### [The data]

★ ★ ★ ★ ★ ★ ★

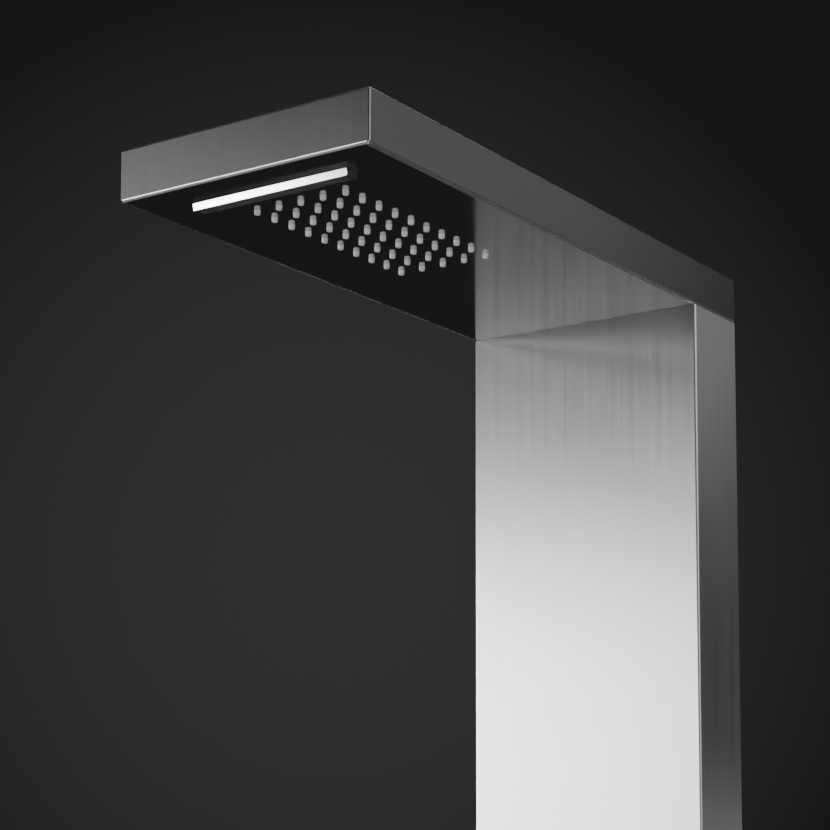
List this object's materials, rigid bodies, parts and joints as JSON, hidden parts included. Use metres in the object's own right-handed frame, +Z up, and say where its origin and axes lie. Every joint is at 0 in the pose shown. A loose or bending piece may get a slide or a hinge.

★ ★ ★ ★ ★ ★ ★

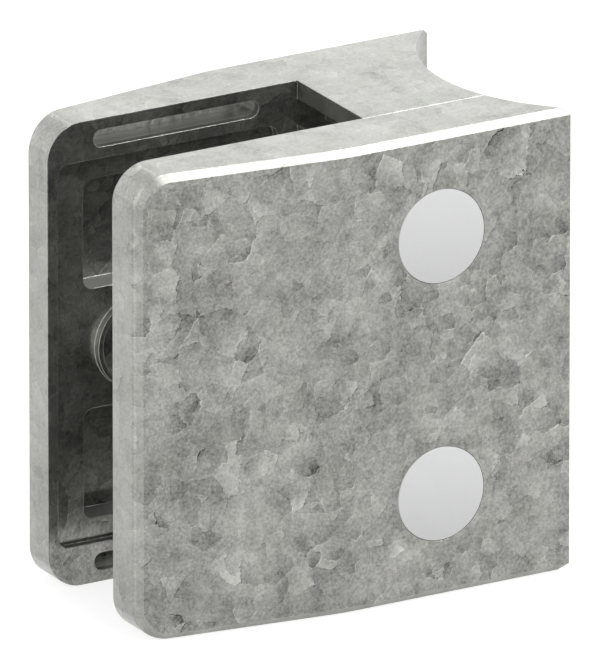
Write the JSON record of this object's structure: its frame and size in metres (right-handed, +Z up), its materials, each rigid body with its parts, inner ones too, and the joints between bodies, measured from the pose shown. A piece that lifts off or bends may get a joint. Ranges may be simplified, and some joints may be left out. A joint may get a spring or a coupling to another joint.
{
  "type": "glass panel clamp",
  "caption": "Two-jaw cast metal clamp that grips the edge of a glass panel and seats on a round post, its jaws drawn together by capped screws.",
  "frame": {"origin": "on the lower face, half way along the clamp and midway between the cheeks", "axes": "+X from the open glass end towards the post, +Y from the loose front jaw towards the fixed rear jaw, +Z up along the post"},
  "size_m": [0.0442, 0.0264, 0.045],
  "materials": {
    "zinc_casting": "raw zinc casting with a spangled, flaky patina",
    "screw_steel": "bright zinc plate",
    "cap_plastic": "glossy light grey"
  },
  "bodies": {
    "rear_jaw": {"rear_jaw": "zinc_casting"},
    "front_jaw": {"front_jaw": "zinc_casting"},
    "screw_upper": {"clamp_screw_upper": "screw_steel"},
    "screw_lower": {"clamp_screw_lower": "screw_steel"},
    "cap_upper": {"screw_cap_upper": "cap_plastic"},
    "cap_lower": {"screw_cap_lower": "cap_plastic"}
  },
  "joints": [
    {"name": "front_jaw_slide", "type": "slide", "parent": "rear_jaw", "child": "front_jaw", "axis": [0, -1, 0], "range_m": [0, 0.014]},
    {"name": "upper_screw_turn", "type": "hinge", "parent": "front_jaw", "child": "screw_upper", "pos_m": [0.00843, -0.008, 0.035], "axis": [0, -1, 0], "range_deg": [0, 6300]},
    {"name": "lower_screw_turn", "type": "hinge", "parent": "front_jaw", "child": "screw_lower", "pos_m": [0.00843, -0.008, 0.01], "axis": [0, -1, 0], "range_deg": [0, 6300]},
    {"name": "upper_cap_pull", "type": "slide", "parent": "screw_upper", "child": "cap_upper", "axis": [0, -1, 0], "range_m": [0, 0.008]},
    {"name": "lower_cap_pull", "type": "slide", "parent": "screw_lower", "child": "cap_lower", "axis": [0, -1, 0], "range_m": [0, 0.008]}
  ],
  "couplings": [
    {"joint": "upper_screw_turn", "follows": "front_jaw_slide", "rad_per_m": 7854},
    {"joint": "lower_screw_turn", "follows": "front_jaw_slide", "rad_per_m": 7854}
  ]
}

★ ★ ★ ★ ★ ★ ★

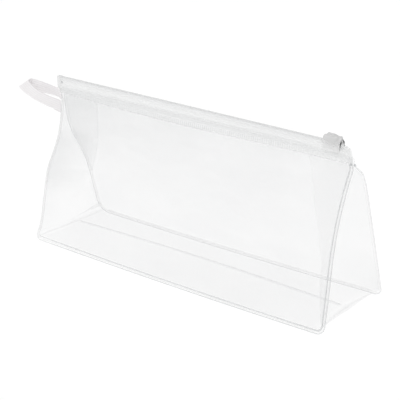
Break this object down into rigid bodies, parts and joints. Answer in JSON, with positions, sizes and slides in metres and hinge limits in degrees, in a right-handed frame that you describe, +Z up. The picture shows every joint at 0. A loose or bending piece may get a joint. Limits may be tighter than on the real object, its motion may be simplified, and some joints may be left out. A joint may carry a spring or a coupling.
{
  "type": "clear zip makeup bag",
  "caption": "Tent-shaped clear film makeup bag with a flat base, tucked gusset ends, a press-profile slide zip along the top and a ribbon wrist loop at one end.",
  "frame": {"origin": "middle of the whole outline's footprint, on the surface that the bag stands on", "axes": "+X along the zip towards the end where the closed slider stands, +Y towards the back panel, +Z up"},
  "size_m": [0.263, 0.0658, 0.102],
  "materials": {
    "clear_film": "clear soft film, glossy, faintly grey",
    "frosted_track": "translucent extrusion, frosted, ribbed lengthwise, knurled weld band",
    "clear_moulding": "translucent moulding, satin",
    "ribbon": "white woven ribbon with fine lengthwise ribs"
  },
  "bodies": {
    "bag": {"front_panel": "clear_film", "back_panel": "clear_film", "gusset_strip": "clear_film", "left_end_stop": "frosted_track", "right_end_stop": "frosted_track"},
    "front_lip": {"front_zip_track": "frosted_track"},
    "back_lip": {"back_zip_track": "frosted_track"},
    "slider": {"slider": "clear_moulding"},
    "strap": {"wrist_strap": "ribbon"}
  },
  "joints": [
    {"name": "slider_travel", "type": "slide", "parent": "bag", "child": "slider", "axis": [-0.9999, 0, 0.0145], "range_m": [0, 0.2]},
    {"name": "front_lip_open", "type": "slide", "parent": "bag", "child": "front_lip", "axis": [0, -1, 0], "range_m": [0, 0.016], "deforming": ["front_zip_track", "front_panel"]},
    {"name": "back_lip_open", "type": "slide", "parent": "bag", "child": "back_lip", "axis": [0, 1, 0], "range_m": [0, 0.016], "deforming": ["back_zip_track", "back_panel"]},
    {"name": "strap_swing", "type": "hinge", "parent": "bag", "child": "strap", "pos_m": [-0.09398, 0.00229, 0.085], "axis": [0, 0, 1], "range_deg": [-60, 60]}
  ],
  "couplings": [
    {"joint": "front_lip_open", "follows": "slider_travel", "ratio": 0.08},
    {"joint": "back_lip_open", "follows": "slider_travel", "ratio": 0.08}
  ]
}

★ ★ ★ ★ ★ ★ ★

### [What is expected]
Tally up how many lines in the preceding listing contain the word "shown". Give nothing but the number.

### [Solution to this problem]
2